# Humanities & Anthropology > History & Civilisations >  Χαλυβες (chalybes) an unknown historical tribe. Iron age begining

## Yetos

in Herodotus we read about a tribe with the name Χαλυβες (Halybes or Chalybes), Living near Phasis (Φασης) river, 
Χαλυβας in Greek language is the steel, the endured iron, the hardened forms that iron can get. 

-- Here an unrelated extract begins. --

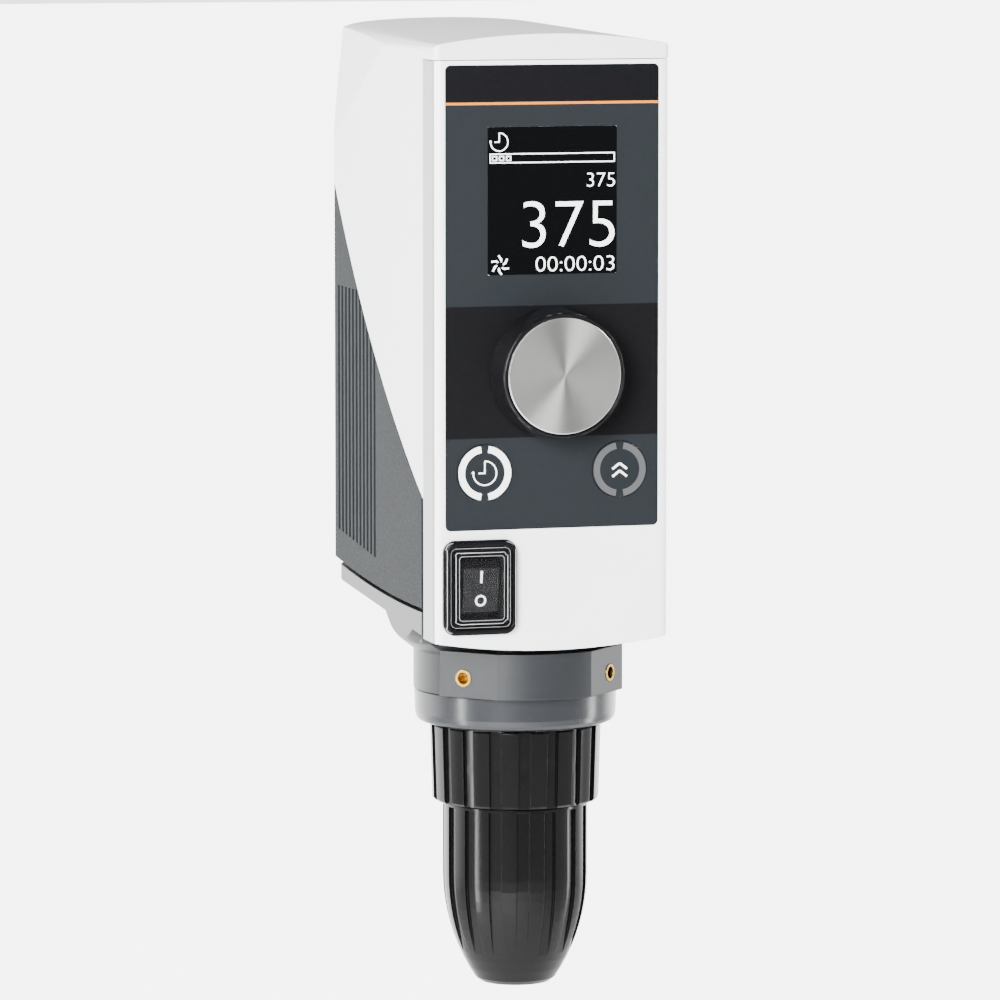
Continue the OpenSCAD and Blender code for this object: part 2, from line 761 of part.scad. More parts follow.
// Narrow grooves cut into the outside of a sleeve; the band says how deep and how far they go
module flutes(count, w, phase) {
    intersection() {
        children();
        union() {
            for (i = [0 : count - 1]) rotate([0, 0, i * 360 / count + phase]) translate([0, -w / 2, -170])
                cube([50, w, 120]);
        }
    }
}

module upper_sleeve() color("black") {
    low_r = upper_sleeve_r - 0.8;
    at_spindle() difference() {
        rotate_extrude() polygon([
            [spindle_r + fit, upper_sleeve_top - 3], [spindle_r + fit, upper_sleeve_top - 0.4],
            [upper_sleeve_r - 0.4, upper_sleeve_top], [upper_sleeve_r, upper_sleeve_top - 0.5],
            [low_r, upper_sleeve_bottom + 0.8], [low_r - 0.8, upper_sleeve_bottom],
            [chuck_body_r + fit, upper_sleeve_bottom], [chuck_body_r + fit, upper_sleeve_bottom + 3.5],
            [26.3, upper_sleeve_bottom + 3.5], [26.3, upper_sleeve_top - 3]
        ]);
        flutes(upper_flutes, 4.1, 80) rotate_extrude() polygon([
            [upper_sleeve_r - 1.2, upper_sleeve_top + 2], [low_r - 1.2, upper_sleeve_bottom - 2],
            [low_r + 5, upper_sleeve_bottom - 2], [upper_sleeve_r + 5, upper_sleeve_top + 2]
        ]);
    }
}

// Outer radius of the lower sleeve: straight, then a long ogive to the nose
function sleeve_r(z) = z > nose_start ? lower_sleeve_r
    : lower_sleeve_r - nose_arc_r + sqrt(nose_arc_r * nose_arc_r - (nose_start - z) * (nose_start - z));

nose_steps = 10;
nose_z = [for (i = [0 : nose_steps]) nose_start - i * (nose_start - lower_sleeve_bottom - 1.4) / nose_steps];

module lower_sleeve() color("black") {
    flute_end = -146;
    at_spindle() difference() {
        rotate_extrude() polygon(concat(
            [[chuck_body_r + running, lower_sleeve_top], [lower_sleeve_r - 0.5, lower_sleeve_top],
                [lower_sleeve_r, lower_sleeve_top - 0.5]],
            [for (z = nose_z) [sleeve_r(z), z]],
            [[sleeve_r(lower_sleeve_bottom + 1.4) - 1.8, lower_sleeve_bottom], [9.6, lower_sleeve_bottom],
                [9, lower_sleeve_bottom + 1], [11.5, -143], [14.2, -133], [chuck_body_r + 0.4, chuck_cone_top - 3],
                [22.52, chuck_cone_top - 3], [22.52, -104], [chuck_body_r + running, -104]]
        ));
        flutes(lower_flutes, 4.4, 79.9) rotate_extrude() polygon(concat(
            [[lower_sleeve_r + 5, lower_sleeve_top - 1.5], [lower_sleeve_r - 1.1, lower_sleeve_top - 1.5]],
            [for (i = [0 : 8]) let (z = nose_start - i * (nose_start - flute_end) / 8)
                [sleeve_r(z) - 1.1 * (1 - pow(i / 8, 4)), z]],
            [[lower_sleeve_r + 5, flute_end]]
        ));
    }
}

// One slanted jaw place; angle 0 faces the front
module jaw_place(i) {
    at_spindle() rotate([0, 0, i * 120]) translate([0, -jaw_tip_reach, jaw_tip_z]) rotate([jaw_tilt, 0, 0])
        children();
}

module chuck_body() color("silver") {
    difference() {
        at_spindle() difference() {
            union() {
                translate([0, 0, chuck_cone_top]) cylinder(r = chuck_body_r, h = chuck_body_top - chuck_cone_top);
                translate([0, 0, chuck_body_bottom])
                    cylinder(r1 = 12, r2 = chuck_body_r, h = chuck_cone_top - chuck_body_bottom);
            }
            translate([0, 0, -86]) cylinder(r = spindle_r + fit, h = 20);
            translate([0, 0, -140]) cylinder(r = spindle_bore_r, h = 60);
            ring(30, 16.6, -112.2, -105.8);
        }
        for (i = [0 : 2]) jaw_place(i) translate([0, 0, -10]) cylinder(r = jaw_r + running, h = jaw_len + 14);
    }
}

module jaw_nut() color("goldenrod")
    at_spindle() ring(22.5, 19.6, -112, -106);

// A jaw: a slanted bar, ground away to the grip radius and to a wedge so that three can close
module chuck_jaw(i) {
    difference() {
        jaw_place(i) translate([0, 0, -3]) cylinder(r = jaw_r, h = jaw_len + 3);
        at_spindle() {
            translate([0, 0, -200]) cylinder(r = grip_r, h = 200);
            rotate([0, 0, i * 120]) {
                translate([-20, -20, -200]) cube([40, 40, 200 + jaw_tip_z]);
                for (s = [-1, 1]) translate([0, -jaw_close - 0.2, -200]) rotate([0, 0, s * 30])
                    translate([-30, 0, 0]) cube([60, 30, 200]);
            }
        }
    }
}

module chuck_jaw_1() color("gray") chuck_jaw(0);

module chuck_jaw_2() color("gray") chuck_jaw(1);

module chuck_jaw_3() color("gray") chuck_jaw(2);

module gear_plate() color("lightgray") {
    difference() {
        translate([0, 0, plate_z]) linear_extrude(plate_h) plan(36, -122, -13, 10, 4);
        at_spindle() translate([0, 0, plate_z - 1]) cylinder(r = 21 + fit, h = 20);
        translate([0, motor_y, plate_z - 1]) cylinder(r = 13.5, h = 20);
        for (p = post_spots) translate([p.x, p.y, plate_z - 1]) cylinder(r = 2.1, h = 20);
        for (p = post_spots) translate([p.x, p.y, motor_z - 4.2]) cylinder(r = 3.7, h = 10);
        for (s = [-1, 1]) translate([s * 26, motor_y, plate_z + 3]) cube([9, 30, 40], center = true);
    }
}

module plate_screws() color("silver") {
    for (p = post_spots) translate([p.x, p.y, motor_z - 4.2]) difference() {
        union() {
            translate([0, 0, -18]) cylinder(r = 2, h = 18.1);
            cylinder(r = 3.5, h = 4);
        }
        translate([0, 0, 2]) cylinder(r = 1.7, h = 4, $fn = 6);
    }
}

motor_r = 30;
motor_shaft_r = 4;

module motor_can() color("dimgray") {
    translate([0, motor_y, 0]) difference() {
        translate([0, 0, motor_z]) cylinder(r = motor_r, h = motor_h);
        translate([0, 0, motor_z + 5]) cylinder(r = motor_r - 2.5, h = motor_h - 10);
        translate([0, 0, motor_z - 1]) cylinder(r = 8 + fit, h = motor_h + 2);
    }
}

module motor_stator() color("chocolate") {
    translate([0, motor_y, motor_z + 12]) difference() {
        cylinder(r = motor_r - 2.6, h = 40);
        translate([0, 0, -1]) cylinder(r = 17, h = 42);
        for (i = [0 : 8]) rotate([0, 0, i * 40]) translate([16, -1.5, -1]) cube([7, 3, 42]);
    }
}

module motor_rotor() color("silver") {
    translate([0, motor_y, 0]) {
        translate([0, 0, gear_z - 1]) cylinder(r = motor_shaft_r, h = motor_z + motor_h - gear_z + 3);
        translate([0, 0, motor_z + 13]) cylinder(r = 16.5, h = 38);
    }
}

module motor_pinion() color("tan") {
    translate([0, motor_y, gear_z]) rotate([0, 0, -90 + 180 / pinion_teeth]) difference() {
        linear_extrude(gear_h) gear_outline(pinion_teeth, 0.12);
        translate([0, 0, -1]) cylinder(r = motor_shaft_r + fit, h = gear_h + 2);
    }
}

module motor_bearings() color("silver") {
    for (z = [motor_z, motor_z + motor_h - 5]) translate([0, motor_y, 0])
        ring(8, motor_shaft_r + running, z, z + 5);
}

module board_bracket() color("lightgray") {
    for (s = [-1, 1]) {
        translate([s * 35 - 0.75, -76, motor_z]) cube([1.5, 40, 74]);
        translate([s * 33.1 - 2.6, -50, motor_z]) cube([5.2, 14, 1.5]);
    }
    translate([-35.75, -80, motor_z + 73]) cube([71.5, 60, 1.5]);
}

module drive_board() color("darkgreen") {
    translate([-35, -121, motor_z]) cube([70, 1.6, 124]);
    translate([-28, -119.5, 118]) cube([24, 14, 34]);
    translate([4, -119.5, 60]) cube([26, 5, 20]);
    for (z = [96, 110, 124]) translate([18, -119.5, z]) rotate([-90, 0, 0]) cylinder(r = 6, h = 20);
    translate([-30, -119.5, 50]) cube([30, 6, 8]);
}

module power_board() color("darkgreen") {
    z = motor_z + 80;
    translate([-34, -84, z]) cube([68, 70, 1.6]);
    translate([-28, -76, z + 1.5]) cube([26, 30, 26]);
    for (x = [8, 22]) translate([x, -66, z + 1.5]) cylinder(r = 6.5, h = 25);
    translate([2, -50, z + 1.5]) cube([24, 4, 18]);
    translate([-26, -34, z + 1.5]) cube([18, 12, 14]);
    for (p = [[-30, -80], [30, -80], [-30, -24], [30, -24]]) translate([p.x, p.y, motor_z + 74.5])
        cylinder(r = 2.5, h = z - motor_z - 74.5);
}

// Mains inlet with three flat pins in a recess
module power_inlet() color("black") {
    translate([0, 0, inlet_z]) difference() {
        union() {
            facing_front(-0.3, 1.7) rounded_bar(48, 24, 4);
            translate([-13.8, -18, -10.2]) cube([27.6, 16.5, 20.4]);
        }
        translate([-12.2, -16, -8.2]) cube([24.4, 20, 16.4]);
        for (s = [-1, 1]) translate([s * inlet_screw_x, 5, 0]) rotate([90, 0, 0]) cylinder(r = 1.65, h = 20);
    }
    for (p = [[0, 3.2], [-7, -1.5], [7, -1.5]]) translate([p.x - 1, -17, inlet_z + p.y - 2]) cube([2, 12, 4]);
}

// A pan-head screw pointing to -Z with its head on the plane z = 0
module pan_screw(r, len, head_r, head_h) {
    difference() {
        union() {
            translate([0, 0, -len]) cylinder(r = r, h = len + 0.1);
            cylinder(r = head_r, h = head_h);
        }
        translate([0, 0, head_h - 1]) rotate_extrude() polygon([[0, 0], [0.6, 0], [1.3, 1.2], [0, 1.2]]);
    }
}

module inlet_screws() color("silver") {
    for (s = [-1, 1]) translate([s * inlet_screw_x, -0.3, inlet_z]) rotate([-90, 0, 0])
        pan_screw(1.5, 6, 2.8, 1.2);
}

module housing_screws() color("silver") {
    for (p = back_screw_spots) translate([p.x, back_y - 1.2, p.y]) rotate([-90, 0, 0])
        pan_screw(1.5, 7, 3.3, 1.1);
}

module casting_screws() color("silver") {
    for (p = foot_screw_spots) translate(p) rotate([180, 0, 0]) pan_screw(2, 12, 3.7, 2.4);
}

top_cover();
rear_housing();
front_fascia();
control_panel();
display_window();
display_module();
display_board();
key_switches();
encoder_body();
encoder_plunger();
encoder_shaft();
knob_skirt();
knob_cap();
timer_button();
max_button();
switch_seal();
switch_body();
switch_rocker();
switch_boot();
drive_casting();
rod_bush();
thread_inserts();
collar_ring();
shaft_seal();
spindle();
lower_bearing_outer();
lower_bearing_balls();
lower_bearing_inner();
upper_bearing_outer();
upper_bearing_balls();
upper_bearing_inner();
spindle_gear();
spindle_spacer();
retaining_ring();
upper_sleeve();
lower_sleeve();
chuck_body();
jaw_nut();
chuck_jaw_1();
chuck_jaw_2();
chuck_jaw_3();
gear_plate();
plate_screws();
motor_can();
motor_stator();
motor_rotor();
motor_pinion();
motor_bearings();
board_bracket();
drive_board();
power_board();
power_inlet();
inlet_screws();
housing_screws();
casting_screws();
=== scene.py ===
"""Laboratory overhead stirrer: the looks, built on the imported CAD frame."""
import math

import bmesh
import bpy
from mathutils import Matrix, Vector
from mathutils.bvhtree import BVHTree


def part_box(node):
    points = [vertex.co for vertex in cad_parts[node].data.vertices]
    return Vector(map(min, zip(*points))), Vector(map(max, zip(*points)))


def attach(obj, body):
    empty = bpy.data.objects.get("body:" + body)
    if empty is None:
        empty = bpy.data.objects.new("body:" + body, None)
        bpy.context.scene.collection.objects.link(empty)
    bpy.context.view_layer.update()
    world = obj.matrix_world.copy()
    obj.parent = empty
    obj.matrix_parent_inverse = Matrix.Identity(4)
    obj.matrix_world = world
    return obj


MM = 0.001
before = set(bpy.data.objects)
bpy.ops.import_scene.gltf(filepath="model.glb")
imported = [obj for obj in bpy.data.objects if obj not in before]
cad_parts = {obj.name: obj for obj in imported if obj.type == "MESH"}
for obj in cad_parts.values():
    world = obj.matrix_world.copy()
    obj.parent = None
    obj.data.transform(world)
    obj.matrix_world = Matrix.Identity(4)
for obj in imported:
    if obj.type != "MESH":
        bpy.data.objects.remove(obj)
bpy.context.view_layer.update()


def centre(node):
    """The middle of a node's box, in millimetres."""
    return [(low + high) / 2 / MM for low, high in zip(*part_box(node))]


# ---------------------------------------------------------------- node helpers
def new_material(name):
    m = bpy.data.materials.new(name)
    m.use_nodes = True
    t = m.node_tree
    t.nodes.clear()
    out = t.nodes.new("ShaderNodeOutputMaterial")
    bsdf = t.nodes.new("ShaderNodeBsdfPrincipled")
    t.links.new(bsdf.outputs["BSDF"], out.inputs["Surface"])
    return m, t, bsdf


def object_coords(t):
    return t.nodes.new("ShaderNodeTexCoord").outputs["Object"]


def noise(t, coords, scale, detail=3.0, rough=0.5):
    n = t.nodes.new("ShaderNodeTexNoise")
    n.inputs["Scale"].default_value = scale
    n.inputs["Detail"].default_value = detail
    n.inputs["Roughness"].default_value = rough
    t.links.new(coords, n.inputs["Vector"])
    return n.outputs["Fac"]


def remap(t, value, start, stop, low, high, shape="LINEAR"):
    """The value's run from start to stop, carried over to the run from low to high."""
    r = t.nodes.new("ShaderNodeMapRange")
    r.interpolation_type = shape
    for key, number in (("From Min", start), ("From Max", stop), ("To Min", low), ("To Max", high)):
        r.inputs[key].default_value = number
    t.links.new(value, r.inputs["Value"])
    return r.outputs["Result"]


def spread(t, value, low, high):
    """Noise mostly lies between 0.3 and 0.7, and this stretches that over low to high."""
    return remap(t, value, 0.3, 0.7, low, high)


def connect(t, value, socket):
    """A socket takes either a link from another node or a plain number."""
    if hasattr(value, "links"):
        t.links.new(value, socket)
    else:
        socket.default_value = value


def calculate(t, operation, *values):
    m = t.nodes.new("ShaderNodeMath")
    m.operation = operation
    for value, socket in zip(values, m.inputs):
        connect(t, value, socket)
    return m.outputs[0]


def mix_colors(t, fac, a, b):
    m = t.nodes.new("ShaderNodeMix")
    m.data_type = "RGBA"
    for socket, value in ((6, a), (7, b)):
        connect(t, value if hasattr(value, "links") else (*value, 1.0), m.inputs[socket])
    t.links.new(fac, m.inputs[0])
    return m.outputs[2]


def shade(color, factor):
    return tuple(min(1.0, c * factor) for c in color)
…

in the area that Herodotus describes as land of Halybes exist the oldest iron mines of the world, estimated before 1400 BC as also the oldest gold gathering,

Phasis river has 2 records, 

1) is considered that was the richest in gold ever river, so that people gather it with sheep fleece, 
sheep fleece due to the kind of fur that has is ideal to trap gold powder, gold sticks to sheep fleece something that does not do with other furs, so it is ideal for gathering gold with less work that gold miners did in Alaska,
the story is known from Argonauts, the ones Medea follow and then when she went back to Asia we know that recognise the Aryan as part of her people (nation)
In history is well known the Gold of Medas

2) Phasis river has another record also, the first iron mines of human activity can be found there also, estimated at before 1400 BC 

the strange is that the second most known mines are in Lydia and Phrygia 
also near a river, Πακτωλος Paktolos-Pactolos, there we find the second most rich in gold river and probably the second most ancient iron mines, 

the first iron extact seems to be same method with gold, 
they gather the stones which contain femmic-ferrus and crush them to smaller and then leave the water to do the work, water breaks chemical bounds and the iron traped in fleece Fur, 
Simmilar phenomena we find in nature in some river where iron is gather upon some plantation that are stick to stones, giving them a red colour

it Seems like Colchis land still surprise us,

an interesting case is the one that we call Dorian invasion in Greece, estimated 900 BC and starting era of iron age in Greece, It seems like iron age was known before, since in the lands of Myrmidons mt Pelion we find iron mines estimated among 1000-1100 BC, 
The above is after some PHD in Geology. swear ceremonies, in Thessaloniki

----------


## Yetos

well seems like today archaiology has given us Varna/Bulgaria, 

from that it seems Varna is the oldest Gold mettalurgy found,

----------